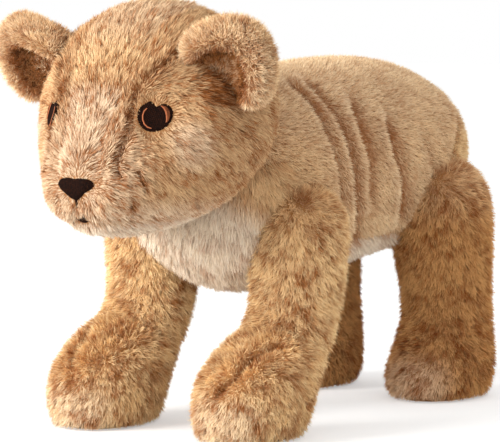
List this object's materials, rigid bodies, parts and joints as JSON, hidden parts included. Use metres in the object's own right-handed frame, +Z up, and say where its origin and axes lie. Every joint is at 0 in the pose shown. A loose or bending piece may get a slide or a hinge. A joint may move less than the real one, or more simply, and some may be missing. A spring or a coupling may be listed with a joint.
{
  "type": "plush lion",
  "caption": "Standing stuffed lion cub with sewn plush skins, a turning head, soft ears, swinging legs and a hanging tail.",
  "frame": {"origin": "on the ground, under the middle of the whole toy's box", "axes": "+Z up, +Y towards the tail, +X towards the cub's left side; the muzzle faces -Y"},
  "size_m": [0.1986, 0.411, 0.272],
  "materials": {
    "tan_plush": "short tan pile, brushed, a little darker in its folds",
    "gold_plush": "longer shaggy golden pile with darker brown mottling",
    "cream_plush": "longer soft cream pile",
    "black_thread": "dense satin stitch in near-black brown thread",
    "copper_thread": "satin stitch in copper thread with a salmon edge",
    "fibre_fill": "white polyester fibre"
  },
  "bodies": {
    "torso": {"torso_skin": "tan_plush", "belly_panel": "cream_plush", "torso_stuffing": "fibre_fill"},
    "neck": {"neck_stuffing": "fibre_fill"},
    "head": {"forehead_gusset": "tan_plush", "chin_panel": "cream_plush", "left_face_panel": "tan_plush", "right_face_panel": "tan_plush", "head_stuffing": "fibre_fill", "left_eye": "black_thread", "left_inner_iris": "copper_thread", "left_outer_iris": "copper_thread", "right_eye": "black_thread", "right_inner_iris": "copper_thread", "right_outer_iris": "copper_thread", "nose": "black_thread", "philtrum_stitch": "black_thread", "mouth": "black_thread"},
    "left_ear": {"left_ear_back": "tan_plush", "left_ear_lining": "tan_plush"},
    "right_ear": {"right_ear_back": "tan_plush", "right_ear_lining": "tan_plush"},
    "front_left_limb": {"front_left_leg": "gold_plush", "front_left_leg_stuffing": "fibre_fill", "front_left_sole": "gold_plush"},
    "front_right_limb": {"front_right_leg": "gold_plush", "front_right_leg_stuffing": "fibre_fill", "front_right_sole": "gold_plush"},
    "hind_left_limb": {"hind_left_leg": "gold_plush", "hind_left_leg_stuffing": "fibre_fill", "hind_left_sole": "gold_plush"},
    "hind_right_limb": {"hind_right_leg": "gold_plush", "hind_right_leg_stuffing": "fibre_fill", "hind_right_sole": "gold_plush"},
    "hanging_tail": {"tail": "tan_plush", "tail_tuft": "gold_plush"}
  },
  "joints": [
    {"name": "head_turn", "type": "hinge", "parent": "torso", "child": "neck", "pos_m": [0, -0.0435, 0.1575], "axis": [0, 0, 1], "range_deg": [-20, 20], "stiffness_Nm_per_rad": 0.8},
    {"name": "head_nod", "type": "hinge", "parent": "neck", "child": "head", "pos_m": [0, -0.0435, 0.1575], "axis": [1, 0, 0], "range_deg": [-10, 10], "stiffness_Nm_per_rad": 3, "springref_deg": -1.43},
    {"name": "left_ear_flop", "type": "hinge", "parent": "head", "child": "left_ear", "pos_m": [0.06521, -0.13702, 0.23246], "axis": [0.6861, 0.4036, -0.6054], "range_deg": [-10, 20], "stiffness_Nm_per_rad": 0.01},
    {"name": "right_ear_flop", "type": "hinge", "parent": "head", "child": "right_ear", "pos_m": [-0.06521, -0.13702, 0.23246], "axis": [0.6861, -0.4036, 0.6054], "range_deg": [-10, 20], "stiffness_Nm_per_rad": 0.01},
    {"name": "front_left_swing", "type": "hinge", "parent": "torso", "child": "front_left_limb", "pos_m": [0.0575, -0.0485, 0.126], "axis": [1, 0, 0], "range_deg": [-12, 12], "stiffness_Nm_per_rad": 3},
    {"name": "front_right_swing", "type": "hinge", "parent": "torso", "child": "front_right_limb", "pos_m": [-0.0575, -0.0485, 0.126], "axis": [1, 0, 0], "range_deg": [-12, 12], "stiffness_Nm_per_rad": 3},
    {"name": "hind_left_swing", "type": "hinge", "parent": "torso", "child": "hind_left_limb", "pos_m": [0.054, 0.1265, 0.128], "axis": [1, 0, 0], "range_deg": [-12, 12], "stiffness_Nm_per_rad": 3},
    {"name": "hind_right_swing", "type": "hinge", "parent": "torso", "child": "hind_right_limb", "pos_m": [-0.054, 0.1265, 0.128], "axis": [1, 0, 0], "range_deg": [-12, 12], "stiffness_Nm_per_rad": 3},
    {"name": "tail_lift", "type": "hinge", "parent": "torso", "child": "hanging_tail", "pos_m": [0, 0.1795, 0.178], "axis": [1, 0, 0], "range_deg": [0, 45]}
  ]
}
= = = = = = =
◆ DIRECTIVE:
Reproduce the listing above word for word.

◆ CORRECT ANSWER:
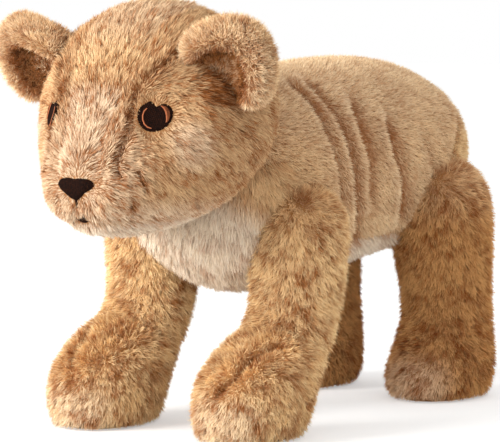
List this object's materials, rigid bodies, parts and joints as JSON, hidden parts included. Use metres in the object's own right-handed frame, +Z up, and say where its origin and axes lie. Every joint is at 0 in the pose shown. A loose or bending piece may get a slide or a hinge. A joint may move less than the real one, or more simply, and some may be missing. A spring or a coupling may be listed with a joint.
{
  "type": "plush lion",
  "caption": "Standing stuffed lion cub with sewn plush skins, a turning head, soft ears, swinging legs and a hanging tail.",
  "frame": {"origin": "on the ground, under the middle of the whole toy's box", "axes": "+Z up, +Y towards the tail, +X towards the cub's left side; the muzzle faces -Y"},
  "size_m": [0.1986, 0.411, 0.272],
  "materials": {
    "tan_plush": "short tan pile, brushed, a little darker in its folds",
    "gold_plush": "longer shaggy golden pile with darker brown mottling",
    "cream_plush": "longer soft cream pile",
    "black_thread": "dense satin stitch in near-black brown thread",
    "copper_thread": "satin stitch in copper thread with a salmon edge",
    "fibre_fill": "white polyester fibre"
  },
  "bodies": {
    "torso": {"torso_skin": "tan_plush", "belly_panel": "cream_plush", "torso_stuffing": "fibre_fill"},
    "neck": {"neck_stuffing": "fibre_fill"},
    "head": {"forehead_gusset": "tan_plush", "chin_panel": "cream_plush", "left_face_panel": "tan_plush", "right_face_panel": "tan_plush", "head_stuffing": "fibre_fill", "left_eye": "black_thread", "left_inner_iris": "copper_thread", "left_outer_iris": "copper_thread", "right_eye": "black_thread", "right_inner_iris": "copper_thread", "right_outer_iris": "copper_thread", "nose": "black_thread", "philtrum_stitch": "black_thread", "mouth": "black_thread"},
    "left_ear": {"left_ear_back": "tan_plush", "left_ear_lining": "tan_plush"},
    "right_ear": {"right_ear_back": "tan_plush", "right_ear_lining": "tan_plush"},
    "front_left_limb": {"front_left_leg": "gold_plush", "front_left_leg_stuffing": "fibre_fill", "front_left_sole": "gold_plush"},
    "front_right_limb": {"front_right_leg": "gold_plush", "front_right_leg_stuffing": "fibre_fill", "front_right_sole": "gold_plush"},
    "hind_left_limb": {"hind_left_leg": "gold_plush", "hind_left_leg_stuffing": "fibre_fill", "hind_left_sole": "gold_plush"},
    "hind_right_limb": {"hind_right_leg": "gold_plush", "hind_right_leg_stuffing": "fibre_fill", "hind_right_sole": "gold_plush"},
    "hanging_tail": {"tail": "tan_plush", "tail_tuft": "gold_plush"}
  },
  "joints": [
    {"name": "head_turn", "type": "hinge", "parent": "torso", "child": "neck", "pos_m": [0, -0.0435, 0.1575], "axis": [0, 0, 1], "range_deg": [-20, 20], "stiffness_Nm_per_rad": 0.8},
    {"name": "head_nod", "type": "hinge", "parent": "neck", "child": "head", "pos_m": [0, -0.0435, 0.1575], "axis": [1, 0, 0], "range_deg": [-10, 10], "stiffness_Nm_per_rad": 3, "springref_deg": -1.43},
    {"name": "left_ear_flop", "type": "hinge", "parent": "head", "child": "left_ear", "pos_m": [0.06521, -0.13702, 0.23246], "axis": [0.6861, 0.4036, -0.6054], "range_deg": [-10, 20], "stiffness_Nm_per_rad": 0.01},
    {"name": "right_ear_flop", "type": "hinge", "parent": "head", "child": "right_ear", "pos_m": [-0.06521, -0.13702, 0.23246], "axis": [0.6861, -0.4036, 0.6054], "range_deg": [-10, 20], "stiffness_Nm_per_rad": 0.01},
    {"name": "front_left_swing", "type": "hinge", "parent": "torso", "child": "front_left_limb", "pos_m": [0.0575, -0.0485, 0.126], "axis": [1, 0, 0], "range_deg": [-12, 12], "stiffness_Nm_per_rad": 3},
    {"name": "front_right_swing", "type": "hinge", "parent": "torso", "child": "front_right_limb", "pos_m": [-0.0575, -0.0485, 0.126], "axis": [1, 0, 0], "range_deg": [-12, 12], "stiffness_Nm_per_rad": 3},
    {"name": "hind_left_swing", "type": "hinge", "parent": "torso", "child": "hind_left_limb", "pos_m": [0.054, 0.1265, 0.128], "axis": [1, 0, 0], "range_deg": [-12, 12], "stiffness_Nm_per_rad": 3},
    {"name": "hind_right_swing", "type": "hinge", "parent": "torso", "child": "hind_right_limb", "pos_m": [-0.054, 0.1265, 0.128], "axis": [1, 0, 0], "range_deg": [-12, 12], "stiffness_Nm_per_rad": 3},
    {"name": "tail_lift", "type": "hinge", "parent": "torso", "child": "hanging_tail", "pos_m": [0, 0.1795, 0.178], "axis": [1, 0, 0], "range_deg": [0, 45]}
  ]
}